As we approached the entrance, with its meticulously carved stone staircase that plunged deeper than blackness, we felt a strange chill. No, not the chill of fear, nor the chill of cold air--it was more akin to a sheer absence of life or heat than a presence of something cold. In retrospect, we should have left with Carter, who at that point had fled up the stairs and to the street. Such a nervous man had no business in this field, we thought.
Walking down those steps, it seemed as if we plunged into the bowels of the Earth itself! The further we descended, the less certain were we that mere natives could have built or dug these tunnels. And with every step, the air became colder. The walls were coated in something we could not see, for the blackness of the stairwell; I casually placed my hands on the walls as we descended, feeling something slick covering them. If only I had known then!
At last, we reached the bottom. What we saw there, I cannot tell--that part of my story, thankfully, has finally faded for good--but what was more important was what we did not, or rather, could not, see.
Whatever was down there, whatever lived, or slept, or waited down there--it must have been waiting, for someone, anyone, to come and release it. Release it! Yes!
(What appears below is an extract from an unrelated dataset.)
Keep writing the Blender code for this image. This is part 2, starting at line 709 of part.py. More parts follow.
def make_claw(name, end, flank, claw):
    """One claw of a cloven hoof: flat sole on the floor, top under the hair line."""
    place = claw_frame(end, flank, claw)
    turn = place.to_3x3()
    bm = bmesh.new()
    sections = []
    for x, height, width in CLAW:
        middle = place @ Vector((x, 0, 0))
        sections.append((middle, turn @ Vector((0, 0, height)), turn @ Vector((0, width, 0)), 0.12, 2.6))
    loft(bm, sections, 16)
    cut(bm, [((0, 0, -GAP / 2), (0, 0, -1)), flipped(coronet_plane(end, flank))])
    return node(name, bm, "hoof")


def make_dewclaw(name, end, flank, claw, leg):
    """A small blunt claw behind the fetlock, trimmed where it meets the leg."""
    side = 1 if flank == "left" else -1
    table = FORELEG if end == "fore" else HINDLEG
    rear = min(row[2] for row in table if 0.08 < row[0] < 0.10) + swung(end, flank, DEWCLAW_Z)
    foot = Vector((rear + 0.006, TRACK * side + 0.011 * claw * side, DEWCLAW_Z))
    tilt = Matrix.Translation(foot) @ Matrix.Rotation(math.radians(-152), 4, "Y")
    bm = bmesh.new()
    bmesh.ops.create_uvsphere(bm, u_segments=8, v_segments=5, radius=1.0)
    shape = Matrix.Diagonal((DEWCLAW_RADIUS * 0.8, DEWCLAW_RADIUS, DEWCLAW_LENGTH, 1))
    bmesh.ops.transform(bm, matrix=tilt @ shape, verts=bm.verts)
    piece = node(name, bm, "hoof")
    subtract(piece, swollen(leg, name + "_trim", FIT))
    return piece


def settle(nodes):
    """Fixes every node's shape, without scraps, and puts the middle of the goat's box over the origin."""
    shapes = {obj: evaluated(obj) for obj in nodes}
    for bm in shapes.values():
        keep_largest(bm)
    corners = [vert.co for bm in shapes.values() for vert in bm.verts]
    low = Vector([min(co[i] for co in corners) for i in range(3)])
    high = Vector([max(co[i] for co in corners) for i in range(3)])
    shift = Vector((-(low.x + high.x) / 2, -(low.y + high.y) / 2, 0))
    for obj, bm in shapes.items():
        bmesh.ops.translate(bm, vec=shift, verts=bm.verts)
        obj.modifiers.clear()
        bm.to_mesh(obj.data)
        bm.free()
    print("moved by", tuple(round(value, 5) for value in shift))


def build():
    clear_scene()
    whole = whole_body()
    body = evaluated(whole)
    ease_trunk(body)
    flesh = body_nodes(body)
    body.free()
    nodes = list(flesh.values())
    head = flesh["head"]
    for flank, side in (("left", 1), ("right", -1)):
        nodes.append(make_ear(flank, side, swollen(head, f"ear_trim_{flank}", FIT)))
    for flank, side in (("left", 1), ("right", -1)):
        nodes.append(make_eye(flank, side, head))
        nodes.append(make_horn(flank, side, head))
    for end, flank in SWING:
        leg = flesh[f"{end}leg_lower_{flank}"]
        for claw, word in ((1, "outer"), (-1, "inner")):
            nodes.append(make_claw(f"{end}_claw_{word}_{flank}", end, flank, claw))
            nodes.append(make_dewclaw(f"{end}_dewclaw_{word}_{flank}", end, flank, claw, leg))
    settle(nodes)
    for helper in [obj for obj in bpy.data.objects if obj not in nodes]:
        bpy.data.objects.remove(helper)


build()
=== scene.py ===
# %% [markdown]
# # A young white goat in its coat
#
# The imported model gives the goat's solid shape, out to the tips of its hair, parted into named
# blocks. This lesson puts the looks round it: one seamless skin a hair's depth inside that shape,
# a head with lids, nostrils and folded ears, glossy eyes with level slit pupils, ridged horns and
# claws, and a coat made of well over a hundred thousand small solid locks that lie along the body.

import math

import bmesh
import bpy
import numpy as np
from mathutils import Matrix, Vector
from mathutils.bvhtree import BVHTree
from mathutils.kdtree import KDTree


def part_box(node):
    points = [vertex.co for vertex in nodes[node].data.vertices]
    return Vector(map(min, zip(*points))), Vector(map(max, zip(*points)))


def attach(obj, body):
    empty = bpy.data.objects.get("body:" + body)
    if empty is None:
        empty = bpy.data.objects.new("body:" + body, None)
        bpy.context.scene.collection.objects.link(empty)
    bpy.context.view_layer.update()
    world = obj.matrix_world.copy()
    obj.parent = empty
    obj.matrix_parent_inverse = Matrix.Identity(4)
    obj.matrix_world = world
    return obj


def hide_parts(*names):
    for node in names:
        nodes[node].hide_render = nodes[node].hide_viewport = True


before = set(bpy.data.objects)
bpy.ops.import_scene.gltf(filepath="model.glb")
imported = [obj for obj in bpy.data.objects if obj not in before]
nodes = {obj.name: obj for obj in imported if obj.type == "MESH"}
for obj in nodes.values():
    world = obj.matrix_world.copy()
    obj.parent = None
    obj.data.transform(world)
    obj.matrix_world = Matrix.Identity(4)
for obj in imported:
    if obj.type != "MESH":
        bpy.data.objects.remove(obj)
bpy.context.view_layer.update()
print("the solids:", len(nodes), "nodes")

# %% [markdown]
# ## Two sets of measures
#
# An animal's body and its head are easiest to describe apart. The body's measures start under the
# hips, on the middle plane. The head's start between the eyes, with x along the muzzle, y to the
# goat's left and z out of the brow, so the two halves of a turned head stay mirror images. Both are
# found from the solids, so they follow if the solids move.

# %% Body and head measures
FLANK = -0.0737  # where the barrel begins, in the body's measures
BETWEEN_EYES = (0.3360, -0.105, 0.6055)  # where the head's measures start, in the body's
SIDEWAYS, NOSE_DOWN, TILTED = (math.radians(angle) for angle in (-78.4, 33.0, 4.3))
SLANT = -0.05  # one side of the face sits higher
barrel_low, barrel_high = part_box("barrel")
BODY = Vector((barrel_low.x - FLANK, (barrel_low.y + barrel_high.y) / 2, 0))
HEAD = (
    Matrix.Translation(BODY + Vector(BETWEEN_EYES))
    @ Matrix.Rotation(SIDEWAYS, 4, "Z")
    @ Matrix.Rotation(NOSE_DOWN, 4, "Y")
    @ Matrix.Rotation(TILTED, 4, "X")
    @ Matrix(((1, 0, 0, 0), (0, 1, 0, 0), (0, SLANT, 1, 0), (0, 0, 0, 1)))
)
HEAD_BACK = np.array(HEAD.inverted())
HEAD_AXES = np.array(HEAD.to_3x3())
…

There was a door--a queer door that seemed to be made of a metal unlike any known to man, a metal that glowed--and we decided to open it. God, what madness gripped us, to open such a strange door in such a horrid place, for mere curiosity! And no sooner had we opened it, than the chill grew unbearable. Indeed, it was as if the opening of that ancient portcullis sapped every ounce of heat from the air and our bodies. Then... oh, dear God in heaven, let me forget!--Jameson, the fool, poked his head through the gate, and then was no longer there. No, I don't mean he fell, or died, or anything of the sort, it was that he was no longer there! In that instant, where our friend was, there was nothing--no tunnel, no light, no door, just... emptiness. Sheer emptiness, not dark, black, or cold; it was, quite simply, nothing! And then it grew. It grew in size and breadth, as if lunging out to consume us as it did Jameson.
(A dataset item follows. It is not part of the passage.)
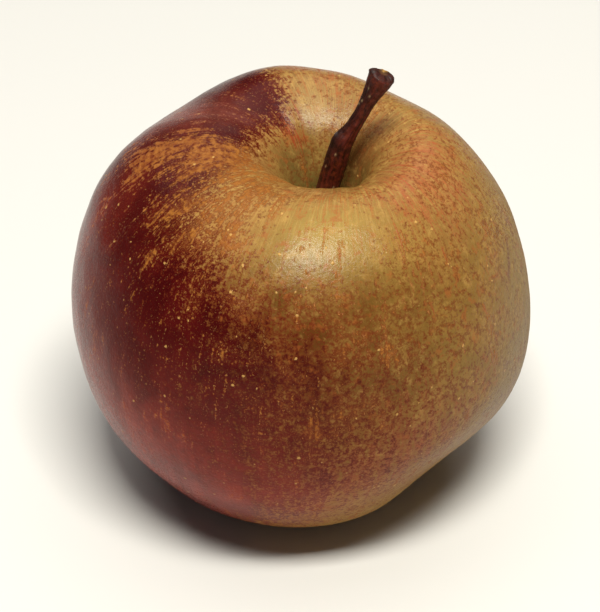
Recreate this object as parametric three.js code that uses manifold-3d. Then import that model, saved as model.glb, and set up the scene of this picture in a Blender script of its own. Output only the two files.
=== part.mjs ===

Gardener and I fled, running faster than either of us thought humanly possible--what else would we do, with nothing chasing us?--but we succeeded only in becoming horribly lost within those winding tunnels. Then we saw it, or rather, didn't see it, coming up from those black depths. A tendril of nothing wrapped round Gardener's leg. Oh, his screams, damn my memory! I can still hear them! I turned and ran, hearing his screams cut short.
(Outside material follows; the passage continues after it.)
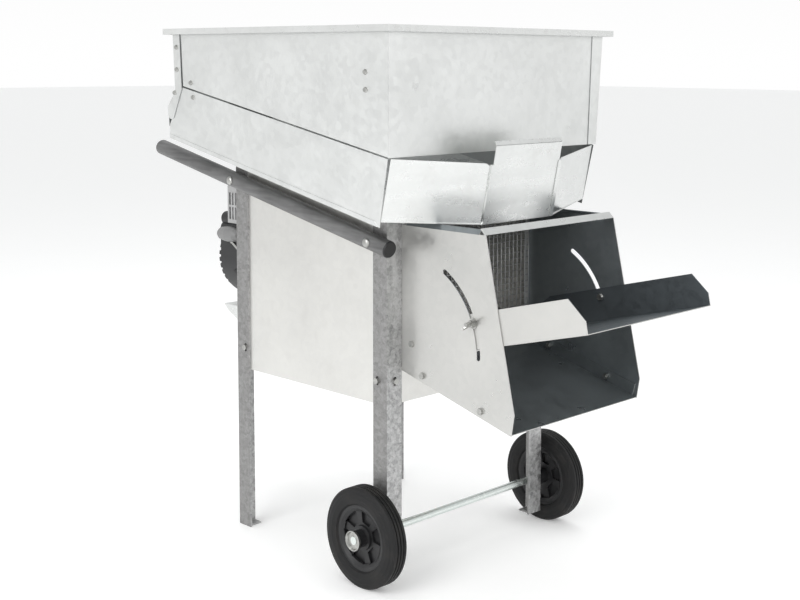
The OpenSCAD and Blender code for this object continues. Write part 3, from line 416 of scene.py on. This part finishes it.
def make_mesh_guard():
    """Crossed wires at the stock 12.7 mm pitch, the upright ones in front."""
    low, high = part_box("mesh_guard")
    x = (low[0] + high[0]) / 2
    layer = WIRE_LAYER * WIRE_D / 2
    upright = [wire((x + layer, y, low[2]), (x + layer, y, high[2])) for y in wire_places(low[1], high[1])]
    level = [wire((x - layer, low[1], z), (x - layer, high[1], z)) for z in wire_places(low[2], high[2])]
    verts, faces = join_wires(upright + level)
    obj = mesh_object("mesh_wires", verts, faces, MATERIALS["wire"], smooth=True)
    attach(obj, "frame")
    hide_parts("mesh_guard")


# Ring behind a wheel's spokes: its radii, half its thickness and its flats
WEB_OUTER, WEB_INNER = 53.0 * MM, 17.0 * MM
WEB_HALF = 1.5 * MM
WEB_SIDES = 96


def make_wheel_web(side):
    """Thin ring that closes the windows between a wheel's spokes, at the tyre's middle.
    Its rings of points are (x + r cos t, y + across, z + r sin t)."""
    low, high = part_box("tyre_" + side)
    x, y, z = [(low[i] + high[i]) / 2 for i in range(3)]
    turns = np.arange(WEB_SIDES) * 2 * math.pi / WEB_SIDES
    rings = [(WEB_OUTER, -WEB_HALF), (WEB_OUTER, WEB_HALF), (WEB_INNER, WEB_HALF), (WEB_INNER, -WEB_HALF)]
    verts = [(x + r * math.cos(t), y + across, z + r * math.sin(t)) for r, across in rings for t in turns]
    faces = []
    for k in range(len(rings)):
        a, b = k * WEB_SIDES, (k + 1) % len(rings) * WEB_SIDES
        faces += [(a + i, b + i, b + (i + 1) % WEB_SIDES, a + (i + 1) % WEB_SIDES) for i in range(WEB_SIDES)]
    obj = mesh_object("wheel_web_" + side, verts, faces, MATERIALS["black"], smooth=False)
    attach(obj, "wheel_" + side)


FLOOR_HALF = 40.0
FLOOR_GLOW = 0.16


def make_floor():
    """A white floor that glows a little, so that it reads as white as the photograph's ground."""
    light, dark = FLOOR
    n = Nodes("floor")
    n.shader.inputs["Emission Color"].default_value = grey(1.0)
    n.shader.inputs["Emission Strength"].default_value = FLOOR_GLOW
    material = n.finish(n.mix(n.noise(scale=3.0, detail=2.0), dark, light), rough=0.7, metal=0.0)
    corners = [(-1, -1), (1, -1), (1, 1), (-1, 1)]
    verts = [(x * FLOOR_HALF, y * FLOOR_HALF, 0) for x, y in corners]
    mesh_object("floor", verts, [(0, 1, 2, 3)], material, smooth=False)


# Pale room: colours low and high, and where on the way up the high one is reached
ROOM_LOW, ROOM_HIGH = grey(1.0), rgb(0.70, 0.71, 0.71)
ROOM_HIGH_AT = 0.75
# Square soft boxes: place, aim, width in metres, watts
SOFT_BOXES = {
    "key": ((0.6, -3.6, 2.6), (0, 0, 0.6), 2.4, 75),
    "front": ((3.8, 0.6, 2.2), (0, 0, 0.6), 2.2, 24),
    "top": ((-0.4, 0.3, 3.8), (0, 0, 0.8), 2.6, 40),
}


def soft_box(name, place, aim, width, watts):
    data = bpy.data.lights.new(name, "AREA")
    data.shape = "RECTANGLE"
    data.size = width
    data.size_y = width
    data.energy = watts
    light = bpy.data.objects.new(name, data)
    light.location = place
    light.rotation_euler = (Vector(aim) - Vector(place)).to_track_quat("-Z", "Y").to_euler()
    bpy.context.scene.collection.objects.link(light)


def make_light():
    """A pale room with a greyer ceiling, and three large soft boxes."""
    world = bpy.data.worlds.new("studio")
    bpy.context.scene.world = world
    world.use_nodes = True
    tree = world.node_tree
    where = tree.nodes.new("ShaderNodeTexCoord")
    split = tree.nodes.new("ShaderNodeSeparateXYZ")
    tree.links.new(where.outputs["Generated"], split.inputs["Vector"])
    ramp = tree.nodes.new("ShaderNodeValToRGB")
    tree.links.new(split.outputs["Z"], ramp.inputs["Fac"])
    bottom, top = ramp.color_ramp.elements
    bottom.position = 0.0
    bottom.color = ROOM_LOW
    top.position = ROOM_HIGH_AT
    top.color = ROOM_HIGH
    tree.links.new(ramp.outputs["Color"], tree.nodes["Background"].inputs["Color"])
    tree.nodes["Background"].inputs["Strength"].default_value = 1.0
    for name, values in SOFT_BOXES.items():
        soft_box(name, *values)


def set_render():
    scene = bpy.context.scene
    scene.render.resolution_x = IMAGE_W
    scene.render.resolution_y = IMAGE_H
    scene.view_settings.view_transform = "Standard"
    scene.view_settings.look = "None"
    scene.view_settings.exposure = 0.0


make_camera()
paint_nodes()
make_mesh_guard()
make_wheel_web("right")
make_wheel_web("left")
make_floor()
make_light()
set_render()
I know not how I escaped those tunnels; I only know that, upon my return to the world of light, I was surrounded by policemen, who had heard screams, pointing their arms at me. I looked down, to see blood on my hands, covering them. The walls were coated in blood!
I tell, you, detective, I know nothing else. You say you have never heard of these men, save for Carter, that no record of their existence could be found. And I tell you, that is the point! That is its purpose! Don't you see? It wasn't some thing that took them, chomping their bones. I know why my memory is fading! Don't you see?! It wasn't something...
It was nothing!
--------------------
So... how did I do?
MagGnome
11-25-2011, 10:38 AM
Great story! I thought it was very well done.
Dorkandproudofit
11-25-2011, 09:36 PM
Great story! I thought it was very well done.
I tried to match HPL's writing style as much as I could--not sure how well I did at that, though.
MagGnome
11-25-2011, 11:25 PM
I haven't read much Lovecraft, so I really can't comment on that aspect of it.
Reverant
12-11-2011, 03:43 PM
Dork, I saw that you'd added something to the thread awhile back and I meant to read it, but it completely slipped my mind. Finally saw it!
Your story was definitely worth coming back for. I went on a Lovecraft binge a couple years ago, and I really loved his stuff. I think you absolutely nailed it. HPL instilled terror through insanity- it was about horror so terrible and incomprehesible that it would drive a man mad. You got the language and flow of terrified madness, and the images were really spooky. Great job.
Dorkandproudofit
12-11-2011, 04:07 PM
Dork, I saw that you'd added something to the thread awhile back and I meant to read it, but it completely slipped my mind. Finally saw it!
Your story was definitely worth coming back for. I went on a Lovecraft binge a couple years ago, and I really loved his stuff. I think you absolutely nailed it. HPL instilled terror through insanity- it was about horror so terrible and incomprehesible that it would drive a man mad. You got the language and flow of terrified madness, and the images were really spooky. Great job.
Well, to tell the truth, the idea came from a nightmare I had the night before I sat down to write it. I don't exactly remember what it was (ironic, huh?), but I do remember the emotions that came with it. The concept of being erased from history, to cease to exist rather than to die, just seemed much more frightening than your average ghost- or monster-related death. That's when I realized that Lovecraft was perfect, since his "horrors" tended to defy any true description or convention, genre-wise. With that in mind, I literally sat down and typed until it felt "done".
Reverant
12-11-2011, 08:36 PM
Writing from a nightmare made me chuckle. I actually had a similar recurring dream when I was a kid- it was always a black mass that appeared and absorbed what it came in contact with. Whatever it touched was simply erased. My dream void was a slowly growing sphere without the tendrils, which are even freakier than a passive blackhole.